Lots of opportunity to make solid returns (and losses) in the small-cap swamp. It’s amazing how overlooked this is by the big passive buy an index fund type people. All of us here have an advantage when it comes to our personal accounts that we can invest in tons of securities that institutionals cannot and therefore are inadequately researched. If you do your leg work, there is money to be made here.
The buy and hold a large cap index fund types are missing out on what could arguably be the biggest advantage of being a small investor.

Lots of opportunity to make solid returns (and losses) in the small-cap swamp. It’s amazing how overlooked this is by the big passive buy an index fund type people. All of us here have an advantage when it comes to our personal accounts that we can invest in tons of securities that institutionals cannot and therefore are inadequately researched. If you do your leg work, there is money to be made here.

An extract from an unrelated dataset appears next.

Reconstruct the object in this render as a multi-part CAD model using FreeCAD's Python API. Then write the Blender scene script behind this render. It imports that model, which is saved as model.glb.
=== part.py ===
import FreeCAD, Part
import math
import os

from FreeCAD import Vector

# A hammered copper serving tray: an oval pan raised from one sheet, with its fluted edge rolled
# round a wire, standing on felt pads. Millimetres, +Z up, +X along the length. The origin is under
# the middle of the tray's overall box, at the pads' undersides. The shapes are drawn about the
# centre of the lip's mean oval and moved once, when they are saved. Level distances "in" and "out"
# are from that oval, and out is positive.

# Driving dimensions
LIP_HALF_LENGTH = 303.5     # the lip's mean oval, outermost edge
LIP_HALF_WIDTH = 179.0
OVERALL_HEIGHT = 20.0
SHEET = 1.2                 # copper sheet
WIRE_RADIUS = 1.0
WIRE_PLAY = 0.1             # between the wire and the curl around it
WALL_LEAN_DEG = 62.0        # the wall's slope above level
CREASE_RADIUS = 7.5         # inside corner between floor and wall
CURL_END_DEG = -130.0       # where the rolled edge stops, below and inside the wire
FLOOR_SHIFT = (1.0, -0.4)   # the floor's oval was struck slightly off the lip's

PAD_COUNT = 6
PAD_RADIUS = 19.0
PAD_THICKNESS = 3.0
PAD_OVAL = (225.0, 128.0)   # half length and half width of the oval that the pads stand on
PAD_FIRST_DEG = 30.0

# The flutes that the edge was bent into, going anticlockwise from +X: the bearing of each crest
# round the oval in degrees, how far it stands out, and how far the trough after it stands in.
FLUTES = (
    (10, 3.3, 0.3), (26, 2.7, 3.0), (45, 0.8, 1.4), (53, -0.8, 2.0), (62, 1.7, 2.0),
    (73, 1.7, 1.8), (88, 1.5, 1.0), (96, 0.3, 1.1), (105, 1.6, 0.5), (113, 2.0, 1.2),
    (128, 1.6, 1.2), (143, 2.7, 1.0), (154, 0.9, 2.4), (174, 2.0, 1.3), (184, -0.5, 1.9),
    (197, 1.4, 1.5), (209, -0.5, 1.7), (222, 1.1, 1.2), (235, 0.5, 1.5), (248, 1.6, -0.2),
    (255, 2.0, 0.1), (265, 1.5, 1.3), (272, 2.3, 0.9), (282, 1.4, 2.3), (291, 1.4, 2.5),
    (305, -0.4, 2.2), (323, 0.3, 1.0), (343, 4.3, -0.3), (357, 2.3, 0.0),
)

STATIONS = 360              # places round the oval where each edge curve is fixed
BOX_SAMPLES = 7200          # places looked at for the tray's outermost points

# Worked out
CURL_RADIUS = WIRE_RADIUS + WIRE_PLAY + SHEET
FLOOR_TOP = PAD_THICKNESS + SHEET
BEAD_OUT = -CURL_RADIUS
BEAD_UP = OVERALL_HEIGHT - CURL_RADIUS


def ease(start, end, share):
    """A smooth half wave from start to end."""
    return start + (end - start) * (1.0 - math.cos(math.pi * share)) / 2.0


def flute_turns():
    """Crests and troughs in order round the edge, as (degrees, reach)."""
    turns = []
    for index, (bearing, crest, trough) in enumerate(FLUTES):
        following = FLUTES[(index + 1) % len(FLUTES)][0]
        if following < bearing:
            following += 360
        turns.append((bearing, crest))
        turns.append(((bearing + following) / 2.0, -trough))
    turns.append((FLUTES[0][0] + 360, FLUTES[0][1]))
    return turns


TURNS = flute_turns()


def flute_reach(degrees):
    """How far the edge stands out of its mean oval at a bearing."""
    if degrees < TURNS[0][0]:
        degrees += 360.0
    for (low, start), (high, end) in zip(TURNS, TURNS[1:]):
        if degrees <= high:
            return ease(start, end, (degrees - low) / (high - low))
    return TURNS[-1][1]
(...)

Assuming that you have the time and inclination to do the leg work. Since I work for such a small firm, I’m semi-self employed (hoping to become partner, where I will be fully self-employed). And I think that I’m better off doing my job and billing customers, and investing those proceeds in the index fund. I think I’m worth more doing that than by spending those extra hours researching some long-forgotten stock in Minneapolis.
Agree with Geo - lots of opportunity in the small cap space for retail investors. There are some great opportunities (and land mines) if you follow some of these stocks in depth. Not much analyst coverage in small cap space where the market is much less efficient. You have to enjoy it though and do your research otherwise you are better sticking your money in an index fund. Personally I enjoy the research and it plays well with my current job.